The requirement for portability is pretty much a given in the cloud, but like so many of these terms, portability has multiple meanings associated with it. Like many modern languages, Ecstasy is a Turing-complete language with a well-defined intermediate compilation form that can be targeted to almost any operating system and hardware environment. It is compilable to a machine-dependent form ahead-of-time (AOT), it is just-in-time (JIT) compilable, and it is adaptively re-compilable (runtime profile-driven optimizations).

Code written in Ecstasy is also portable to the client. Ecstasy was designed to support compilation to Web Assembly in order to support browser deployment, ARM and x86 to support client device deployment, as well as the obvious cloud hosted deployment model.

Ecstasy is designed to support another form of portability: Application portability. By designing around a strict container model and an event-driven programming model, and by designing for the possibility of a fully managed runtime, Ecstasy applications can conceptually be lifted from one server or virtual machine and moved to another.

So why does cloud computing require a portable language? First, because the code needs to run across a variety of development environments and cloud provider platforms. Second, because applications themselves need to be able to migrate within a cloud and across cloud boundaries. Lastly, because the same code and libraries should be easily re-usable on client devices, in IoT applications, in a web browser, and on any other computer.

Reusable

It should be obvious by this point that reusability was high on the requirements list in the design of the Ecstasy programming language. Ecstasy approaches the challenge of reusability in several ways, but the most obvious is through its support for modular programming.

A module is the unit of reuse in Ecstasy. In Ecstasy, a module can be as simple as a few lines of code, or as complex as the world's biggest applications. When one module uses another, it creates a dependency that can be easily defined as optional, desired, or required. Each module contains all of the information to explain what module dependencies it has, down to the individual specific parts of those modules that it uses! Modules can be developed and versioned completely independently, but the dependencies can be specified in terms of versions -- including which versions to avoid.

Modules each have their own identity, including information about where they come from. Modules can be signed, and -- for execution in some environments -- even fully encrypted! Module repositories allow modules to be managed and made available online or offline, supporting capabilities such as caching and download-on-demand from the module provider or a module repository service. For the purpose of prepackaging, a module can even completely embed all of the modules that it depends on -- all within a single file!

Because a module is intended for wide reuse, it can carry all of its versions -- including patches and even pre-release versions -- inside a single, compact file.
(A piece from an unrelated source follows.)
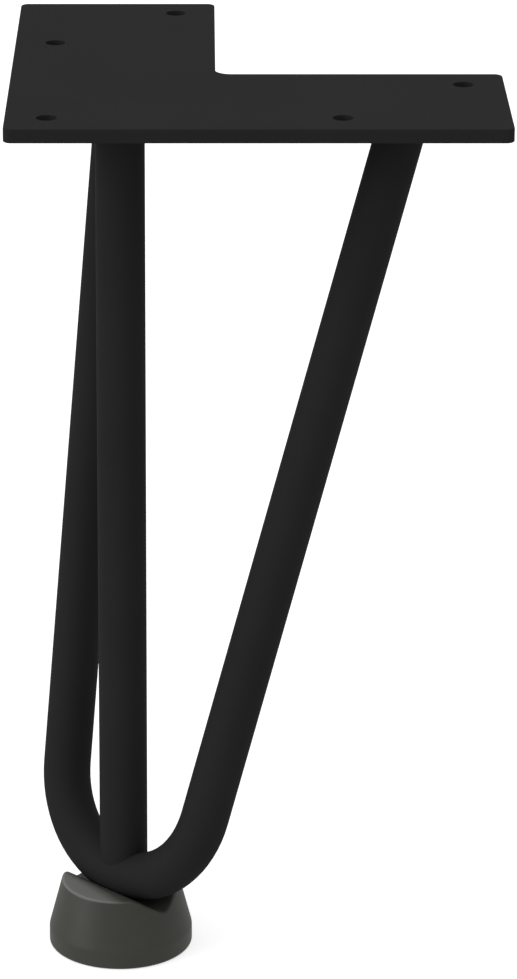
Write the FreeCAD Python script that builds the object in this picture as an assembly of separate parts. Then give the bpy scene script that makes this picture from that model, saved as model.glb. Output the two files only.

To manage the complexity of interactions among multiple third-party modules, each module carries all of its integration logic that allows it to support any of its optional dependencies, yet without the use of a language preprocessor, runtime reflection, or other convoluted and error-prone approaches to avoiding hard dependencies.

When working with an untrusted module, the module can be loaded and used in its own isolated container, relying on the secure design of the Ecstasy language and runtime. Not surprisingly, this is how Ecstasy cloud applications are intended to be hosted by default.

So why does cloud computing require reusability, and specifically with the type of solution offered in Ecstasy? First, because developers need to be able to safely reuse their own work. Second, because developers more and more rely on components, libraries, and services developed by others, and must be able to consume those capabilities in a secure, reliable, and predictable manner. Lastly, because without an explicit design for reusability, things get messy as the number of reused components and the complexity of their interactions grow.

Other

In the interest of not making this introductory article into its own book, many of the design elements that make Ecstasy the obvious language choice for the cloud must be unfairly glossed over, but we'll come back to them in later articles:

  • Nestable - The Ecstasy container model is recursive, allowing any Ecstasy application running in a container to create its own containers, and so on.
  • Simple - The Ecstasy language was designed to be easy to pick up by anyone who knows C++, Java, C#, or Python. Most of the time, you won't even realize that you're using a different language -- except that some of those little things that bothered you have been fixed.
  • Compact - The compiled form (IR) of an Ecstasy module is amazingly compact, even when carrying multiple versions and dependencies.
  • Service-Based and Event-Driven - Instead of exposing operating system threads, mutexes, semaphores, and other inflexible, error-prone constructs, Ecstasy supports a simple, well-defined service model, using an event-driven programming model with full support for both lambdas and continuations, and full support for both futures/promises and async/await.
  • Managed - All of the Ecstasy capabilities are designed to be hostable in a fully managed environment, whether in the cloud or in the palm of your hand. Resources like CPU, memory, storage, and network can be completely metered and managed. Operating system services can be carefully managed as well, preventing unauthorized and undesirable behavior.

Free and Open Source

Undoubtedly, the largest change in software in the past few decades has been cultural and not technological. The term “open” has long been used for marketing commercial software that had some slight yet often-only-theoretical potential for interoperability with other commercial software. Today, most core software components, libraries, operating systems and applications are available in complete source code form for use under open source or software libré license, and many of the specifications and standards – including languages and execution systems – that enable interoperability are similarly open and available. From an economic standpoint, it would appear that the demand for a fundamental set of software standards and components being available as a public good eventually out-weighed the cost of creating and managing that public good (even in some cases lacking any consistent centralized authority!), and the cost of reverting to private goods for that fundamental set of software standards and components is unacceptable for all but the most especial of requirements.

It is in this spirit that the Ecstasy specification (XTC/XVM) and source code will be made available, with its ideas and concepts often inspired from others’ open work, and – if any prove worthwhile – its own ideas and concepts freely available for re-use and recycling as the reader sees fit. To accomplish this, the source code will be made available under both a permissive open source license (Apache v2) and a software libré license (GPL), and the specifications will be made available under the permissive Creative Commons CC-BY-4.0 license.